*** Available data

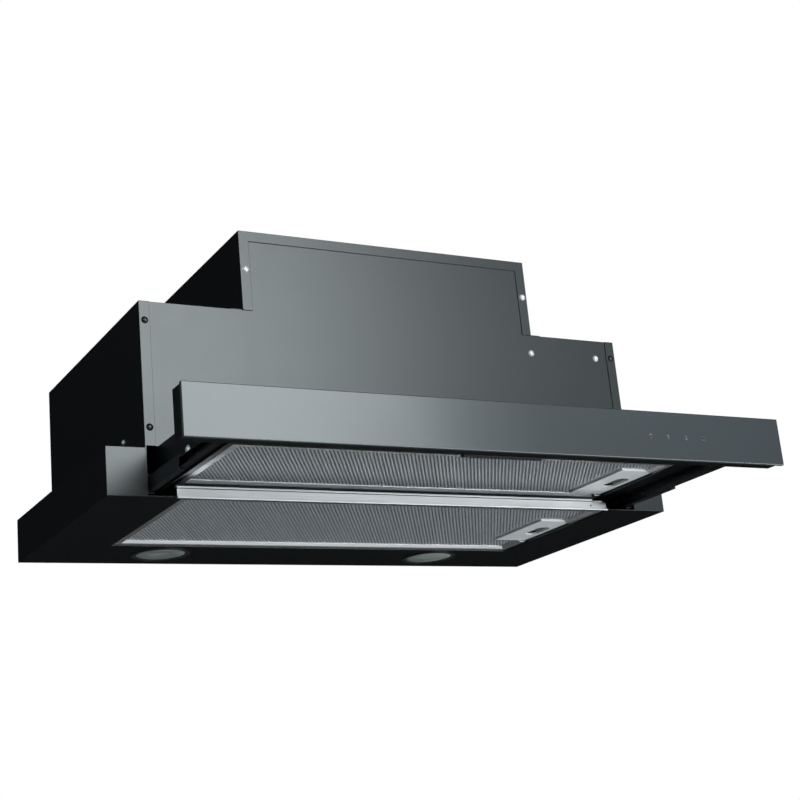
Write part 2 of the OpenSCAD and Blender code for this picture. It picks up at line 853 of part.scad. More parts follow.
module glass_panel() color([0.12, 0.14, 0.15]) place()
  block([-half_w, half_w], [backing_y - glass_t, backing_y], [glass_low, glass_low + glass_h]);

// Touch board behind the glass with one sprung pad for each symbol
module touch_board() color(board) place() {
  y = backing_y + backing_wall;
  last_x = touch_x0 + (touch_count - 1) * touch_pitch;
  block([touch_x0 - touch_margin, last_x + touch_margin], [y, y + board_t],
    [touch_z - touch_h / 2, touch_z + touch_h / 2]);
  for (i = [0:touch_count - 1])
    rod_y(touch_x0 + i * touch_pitch, touch_z, [y + board_t, y + 2 * board_t], chip);
}

// Rail of a filter frame along Y, with the bevel that faces inwards and down
module rail(length) translate([0, length, 0]) rotate([90, 0, 0]) linear_extrude(height = length) polygon([
  [0, 0], [border_w, 0], [rail_w, bevel_h], [rail_w, mesh_z], [rail_w - frame_t, mesh_z],
  [border_w - frame_t / 2, frame_t], [frame_t, frame_t], [frame_t, frame_h - frame_t],
  [rail_w, frame_h - frame_t], [rail_w, frame_h], [0, frame_h]
]);

// Filter frame with its corner at the origin, its tongues on the left and room for the latch
module filter_frame(d, latch_y) {
  difference() {
    union() {
      rail(d);
      translate([filter_w, 0, 0]) mirror([1, 0, 0]) rail(d);
      translate([filter_w, 0, 0]) rotate([0, 0, 90]) rail(filter_w);
      translate([0, d, 0]) rotate([0, 0, -90]) rail(filter_w);
    }
    block([filter_w - latch_w - fit, filter_w + over], [latch_y - fit, latch_y + latch_l + fit],
      [-over, frame_h - frame_t]);
  }
  for (share = tongue_y_shares)
    block([-tongue_out, frame_t], [share * d - tongue_w / 2, share * d + tongue_w / 2],
      [rim_h + gap, rim_h + gap + tongue_t]);
}

// Sheet of filter mesh in its frame, cut back round the latch
module mesh_sheet(d, latch_y, z) difference() {
  block([mesh_in, filter_w - mesh_in], [mesh_in, d - mesh_in], z);
  block([filter_w - latch_w - gap, filter_w + over], [latch_y - gap, latch_y + latch_l + gap],
    [-over, frame_h + over]);
}

// Thumb slot of the latch, drawn about the centre of the slot
module thumb_slot() {
  hull_l = thumb_l - thumb_w;
  square([thumb_w, hull_l], center = true);
  for (s = [-1, 1]) translate([0, s * hull_l / 2]) circle(d = thumb_w);
}

// Fixed latch plate with side walls, a thumb slot and a slot for the bolt
module latch_plate() difference() {
  block([0, latch_w], [0, latch_l], [plate_z, frame_h - frame_t]);
  block([plate_wall, latch_w - plate_wall], [plate_wall, latch_l - plate_wall],
    [plate_z + plate_t, frame_h]);
  translate([thumb_in + thumb_w / 2, latch_l / 2, 0]) linear_extrude(height = frame_h) thumb_slot();
  block([latch_w - plate_wall - over, latch_w + over],
    [latch_l / 2 - bolt_w / 2 - gap, latch_l / 2 + bolt_w / 2 + gap],
    [slider_z - gap, slider_z + slider_t + gap]);
}

// Slider behind the latch plate, with two legs, a thumb grip and the bolt
module latch_slider() {
  x1 = latch_w - plate_wall - gap;
  y = [latch_l / 2 - slider_l / 2, latch_l / 2 + slider_l / 2];
  leg_z = [plate_z + plate_t + gap, slider_z];
  grip_x = thumb_in + thumb_w - grip_inset;
  block([slider_x, x1], y, [slider_z, slider_z + slider_t]);
  block([slider_x, x1], [y[0], y[0] + leg_t], leg_z);
  block([slider_x, x1], [y[1] - leg_t, y[1]], leg_z);
  block([grip_x - grip_t, grip_x], [latch_l / 2 - grip_l / 2, latch_l / 2 + grip_l / 2],
    [plate_z + plate_t / 2, slider_z]);
  block([x1 - leg_t, latch_w + bolt_out], [latch_l / 2 - bolt_w / 2, latch_l / 2 + bolt_w / 2],
    [slider_z, slider_z + slider_t]);
}

// Ring of points round the wire where the coil has turned through deg
function coil_ring(deg, pitch) = [
  for (side = [0:60:300]) [
    pitch * deg / 360 + spring_wire * sin(side),
    (spring_r + spring_wire * cos(side)) * cos(deg),
    (spring_r + spring_wire * cos(side)) * sin(deg)
  ]
];

// Spring between the latch plate's wall and the slider
module latch_spring() {
  x0 = plate_wall + spring_wire;
  pitch = (slider_x - spring_wire - x0) / spring_turns;
  rings = spring_turns * spring_steps;
  points = [for (i = [0:rings]) each coil_ring(360 * i / spring_steps, pitch)];
  walls = [
    for (i = [0:rings - 1], j = [0:5]) let (a = 6 * i + j, b = 6 * i + (j + 1) % 6)
      each [[a, b, b + 6], [a, b + 6, a + 6]]
  ];
  ends = [for (j = [1:4]) each [[0, j + 1, j], [6 * rings, 6 * rings + j, 6 * rings + j + 1]]];
  translate([x0, latch_l / 2, slider_z + slider_t / 2]) polyhedron(points, concat(walls, ends));
}

// Places of the two filters and of their latches
module base_filter_place() place() translate([-filter_w / 2, base_filter_y, sheet]) children();

module drawer_filter_place() place() translate([-filter_w / 2, drawer_filter_y, drawer_floor]) children();

module base_latch_place() place() translate([filter_w / 2 - latch_w, base_latch_y, sheet]) children();

module drawer_latch_place() place()
  translate([filter_w / 2 - latch_w, drawer_latch_y, drawer_floor]) children();

module base_filter_frame() color(alloy) base_filter_place()
  filter_frame(base_filter_d, base_latch_y - base_filter_y);

module base_filter_mesh() color(alloy) base_filter_place()
  mesh_sheet(base_filter_d, base_latch_y - base_filter_y, [mesh_z, mesh_z + mesh_t]);

module base_filter_core() color(grey) base_filter_place()
  mesh_sheet(base_filter_d, base_latch_y - base_filter_y, [mesh_z + mesh_t, mesh_z + mesh_t + core_t]);

module base_latch_plate() color(grey) base_latch_place() latch_plate();

module base_latch() color(grey) base_latch_place() latch_slider();

module base_latch_spring() color(zinc) base_latch_place() latch_spring();

module drawer_filter_frame() color(alloy) drawer_filter_place()
  filter_frame(drawer_filter_d, drawer_latch_y - drawer_filter_y);

module drawer_filter_mesh() color(alloy) drawer_filter_place()
  mesh_sheet(drawer_filter_d, drawer_latch_y - drawer_filter_y, [mesh_z, mesh_z + mesh_t]);

module drawer_filter_core() color(grey) drawer_filter_place()
  mesh_sheet(drawer_filter_d, drawer_latch_y - drawer_filter_y,
    [mesh_z + mesh_t, mesh_z + mesh_t + core_t]);

module drawer_latch_plate() color(grey) drawer_latch_place() latch_plate();

module drawer_latch() color(grey) drawer_latch_place() latch_slider();

module drawer_latch_spring() color(zinc) drawer_latch_place() latch_spring();

// Bright screws of the motor housing and of the control box
module cover_screws() color(zinc) place() {
  front_screws(crown_places(), 0);
  front_screws(box_places(), sheet);
}

module side_screws() color(jet) place() front_screws(side_places(), 0);

module side_wall_screws() color(zinc) place() both()
  translate([body_x, cross_y + cross_d / 2, body_bottom + cross_lift + cross_h / 2]) rotate([0, 90, 0])
    screw(small_head, small_head_h, small_r, small_len);

module collar_screws() color(zinc) place() collar_places() translate([0, 0, collar_flange_t])
  screw(small_head, small_head_h, small_r, small_len);

module drawer_screws() color(zinc) place() both()
  translate([drawer_x, drawer_screw_y, drawer_screw_z]) rotate([0, 90, 0])
    screw(wall_head, wall_head_h, wall_screw_r, small_len);

base_tray();
trim_strip();
trim_end_cap();
body_side_left();
body_side_right();
front_panel();
back_panel();
body_top_plate();
cross_member();
motor_cover();
duct_collar();
damper_pin();
damper_flap_front();
damper_flap_rear();
blower_wrap();
blower_side_left();
blower_side_right();
impeller();
motor_shaft();
impeller_nut();
motor();
motor_bracket();
bracket_screws();
run_capacitor();
control_box();
control_box_lid();
control_board();
terminal_block();
lamp_driver();
cord_grommet();
lamp_housings();
lamp_lenses();
lamp_boards();
slide_outer_members();
slide_middle_members();
slide_inner_members();
drawer_frame();
filter_clip();
panel_backing();
panel_cover();
glass_panel();
touch_board();
base_filter_frame();
base_filter_mesh();
base_filter_core();
base_latch_plate();
base_latch();
base_latch_spring();
drawer_filter_frame();
drawer_filter_mesh();
drawer_filter_core();
drawer_latch_plate();
drawer_latch();
drawer_latch_spring();
cover_screws();
side_screws();
side_wall_screws();
collar_screws();
slide_rivets();
drawer_screws();
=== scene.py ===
"""Looks of the pull out range hood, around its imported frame.

Sizes of the hood are in millimetres until mm(). Those of the stage and of the looks are in metres.
"""
import math

import bmesh
import bpy
from mathutils import Euler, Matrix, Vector

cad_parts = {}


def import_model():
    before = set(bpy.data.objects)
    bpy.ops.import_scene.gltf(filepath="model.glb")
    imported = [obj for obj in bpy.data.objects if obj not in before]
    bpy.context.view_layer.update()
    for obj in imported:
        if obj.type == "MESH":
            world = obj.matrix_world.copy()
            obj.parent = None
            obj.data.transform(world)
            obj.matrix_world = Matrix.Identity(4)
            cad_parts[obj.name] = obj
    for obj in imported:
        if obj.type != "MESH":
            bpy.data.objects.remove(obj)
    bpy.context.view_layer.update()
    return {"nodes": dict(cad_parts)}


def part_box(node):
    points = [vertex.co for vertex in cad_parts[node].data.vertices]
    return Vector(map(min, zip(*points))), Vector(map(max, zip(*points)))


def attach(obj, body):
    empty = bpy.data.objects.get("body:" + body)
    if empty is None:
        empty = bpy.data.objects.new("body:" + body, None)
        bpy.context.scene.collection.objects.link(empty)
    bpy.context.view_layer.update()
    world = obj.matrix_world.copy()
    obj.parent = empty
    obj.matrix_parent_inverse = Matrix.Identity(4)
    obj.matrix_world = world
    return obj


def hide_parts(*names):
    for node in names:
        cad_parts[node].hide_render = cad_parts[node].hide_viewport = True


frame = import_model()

NODES = frame["nodes"]

# The row's origin in the hood's own frame, whose Y runs rearwards from the base's front and whose Z runs
# up from its underside
SEAT_Y = 142.5
BASE_H = 44.0

# Camera, fitted to the photograph's straight edges: its place in millimetres of the row's frame, its turn
# in degrees and its focal length in pixels
CAMERA_AT = (-727.0, -1408.5, -368.2)
CAMERA_TURN = (106.835, 4.996, -27.359)
CAMERA_FOCAL = 1575.2
CAMERA_SHIFT = (0.0325, -0.0125)
FRAME_PX = 800
SENSOR = 36.0

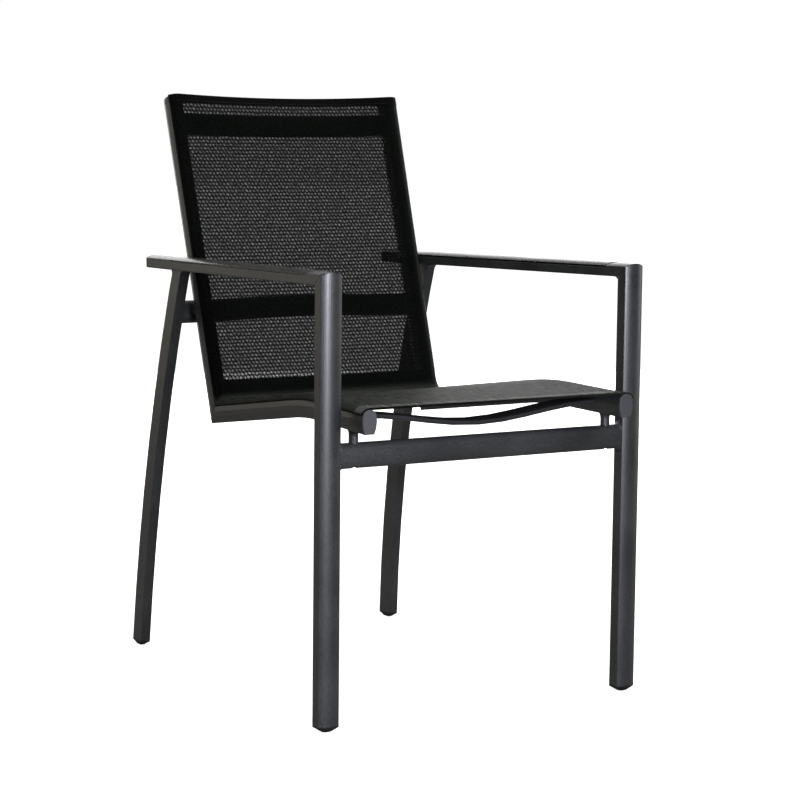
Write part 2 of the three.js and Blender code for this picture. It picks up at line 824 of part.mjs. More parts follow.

******

## What the exercise asks
The first line of the records and every line down to the line with "block([-half_w, half_w], [backing_y" must be quoted exactly; leave out all else.

## Solution to the problem
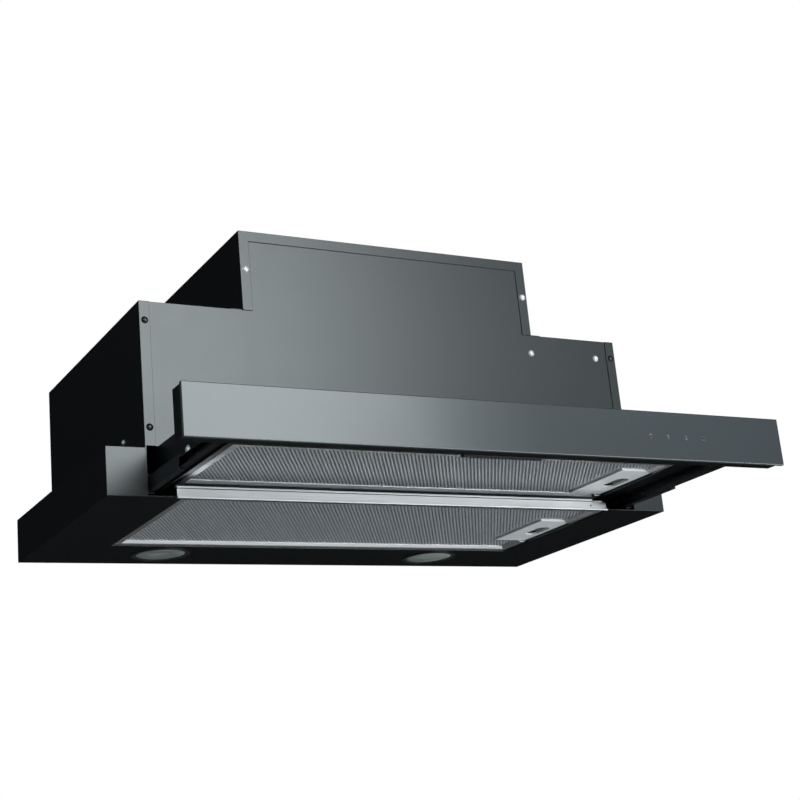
Write part 2 of the OpenSCAD and Blender code for this picture. It picks up at line 853 of part.scad. More parts follow.
module glass_panel() color([0.12, 0.14, 0.15]) place()
  block([-half_w, half_w], [backing_y - glass_t, backing_y], [glass_low, glass_low + glass_h]);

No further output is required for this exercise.